- What this task involves: Search the data for the word "follow". Reproduce every line where it is found.

- Available data:
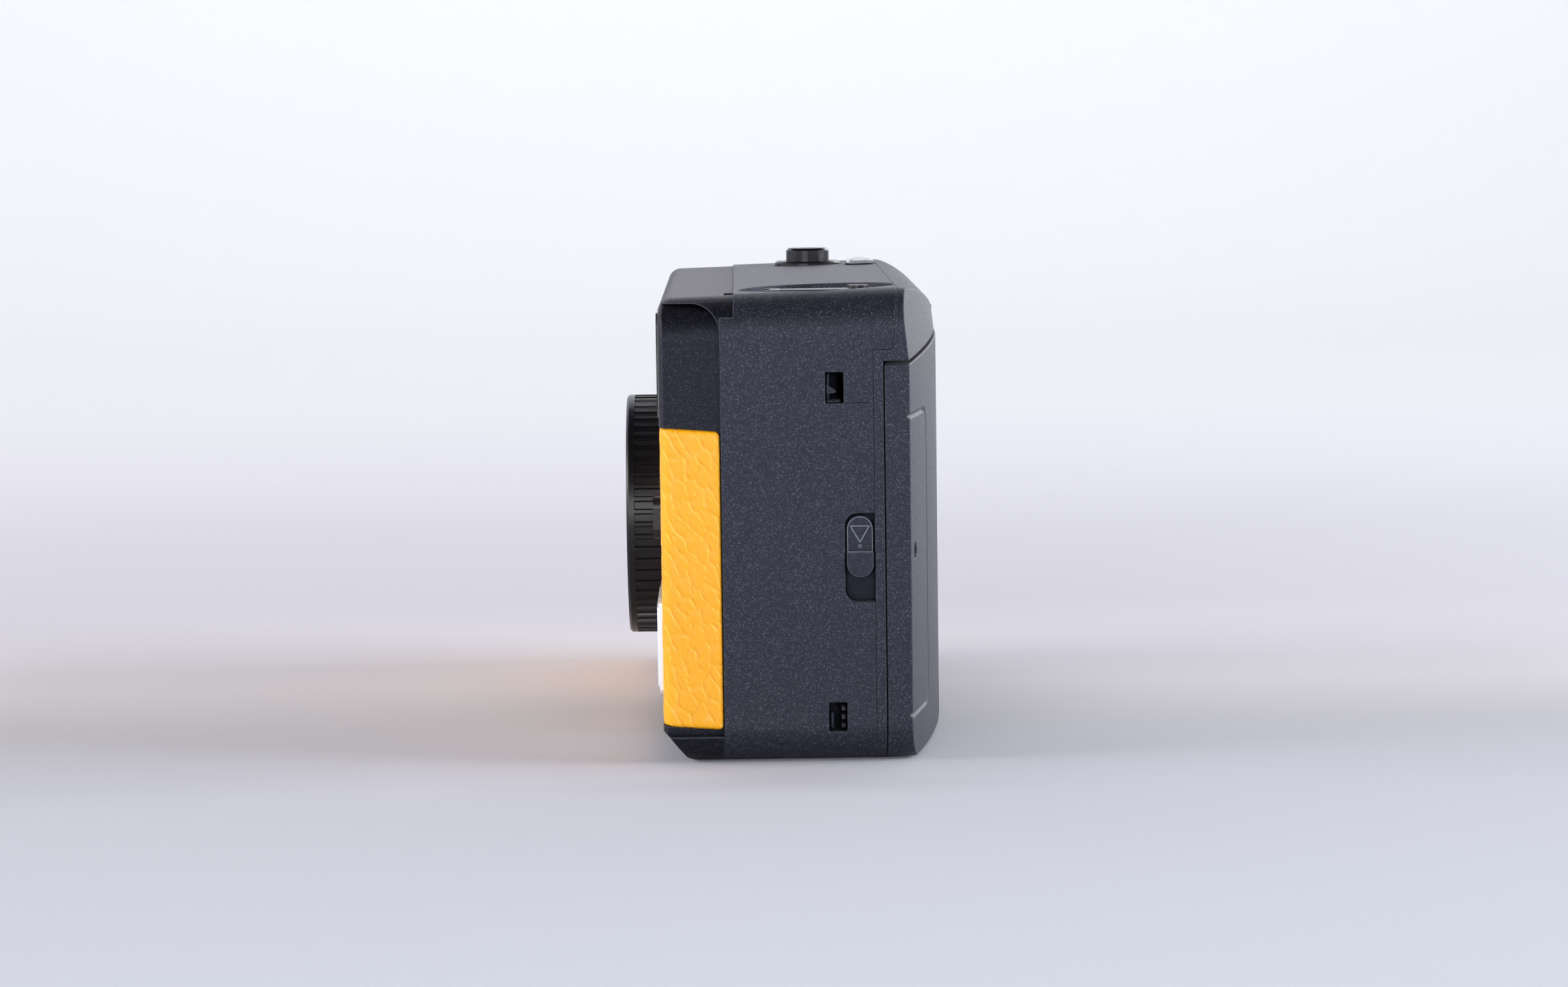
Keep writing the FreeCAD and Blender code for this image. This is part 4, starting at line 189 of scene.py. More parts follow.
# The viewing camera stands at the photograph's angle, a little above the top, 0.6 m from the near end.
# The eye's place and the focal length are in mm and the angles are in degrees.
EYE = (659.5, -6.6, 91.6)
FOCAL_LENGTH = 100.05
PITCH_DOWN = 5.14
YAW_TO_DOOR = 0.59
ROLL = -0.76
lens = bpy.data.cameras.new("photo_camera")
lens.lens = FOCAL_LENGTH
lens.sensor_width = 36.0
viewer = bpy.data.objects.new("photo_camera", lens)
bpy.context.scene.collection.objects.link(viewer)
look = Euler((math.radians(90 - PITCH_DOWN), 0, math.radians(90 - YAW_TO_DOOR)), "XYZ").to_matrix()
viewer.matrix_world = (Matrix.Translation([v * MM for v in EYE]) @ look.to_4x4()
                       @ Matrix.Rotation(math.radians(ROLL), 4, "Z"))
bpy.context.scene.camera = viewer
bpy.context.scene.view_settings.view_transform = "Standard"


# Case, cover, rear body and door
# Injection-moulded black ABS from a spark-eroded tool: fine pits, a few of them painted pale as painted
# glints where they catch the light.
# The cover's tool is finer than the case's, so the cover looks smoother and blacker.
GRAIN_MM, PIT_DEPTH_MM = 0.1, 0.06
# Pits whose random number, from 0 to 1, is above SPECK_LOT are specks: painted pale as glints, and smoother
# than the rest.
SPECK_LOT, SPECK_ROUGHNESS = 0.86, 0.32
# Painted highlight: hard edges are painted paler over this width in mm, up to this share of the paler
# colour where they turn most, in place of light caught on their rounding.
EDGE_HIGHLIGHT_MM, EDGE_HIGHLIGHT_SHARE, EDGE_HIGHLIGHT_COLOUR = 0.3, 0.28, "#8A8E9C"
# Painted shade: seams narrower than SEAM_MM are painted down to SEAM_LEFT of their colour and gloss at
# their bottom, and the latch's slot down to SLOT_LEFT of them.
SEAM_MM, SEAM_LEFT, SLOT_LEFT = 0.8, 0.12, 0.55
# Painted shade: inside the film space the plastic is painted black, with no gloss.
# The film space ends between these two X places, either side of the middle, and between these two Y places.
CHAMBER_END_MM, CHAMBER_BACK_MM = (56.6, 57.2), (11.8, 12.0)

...

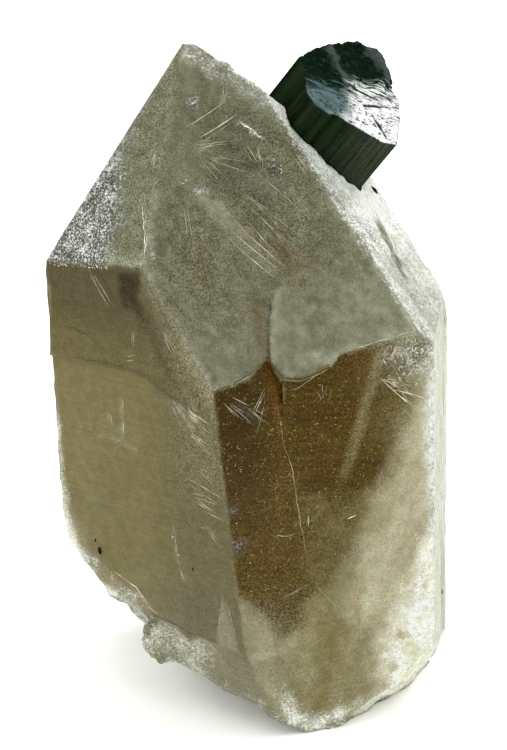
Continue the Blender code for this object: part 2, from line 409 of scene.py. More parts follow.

- Response:
Keep writing the FreeCAD and Blender code for this image. This is part 4, starting at line 189 of scene.py. More parts follow.
Continue the Blender code for this object: part 2, from line 409 of scene.py. More parts follow.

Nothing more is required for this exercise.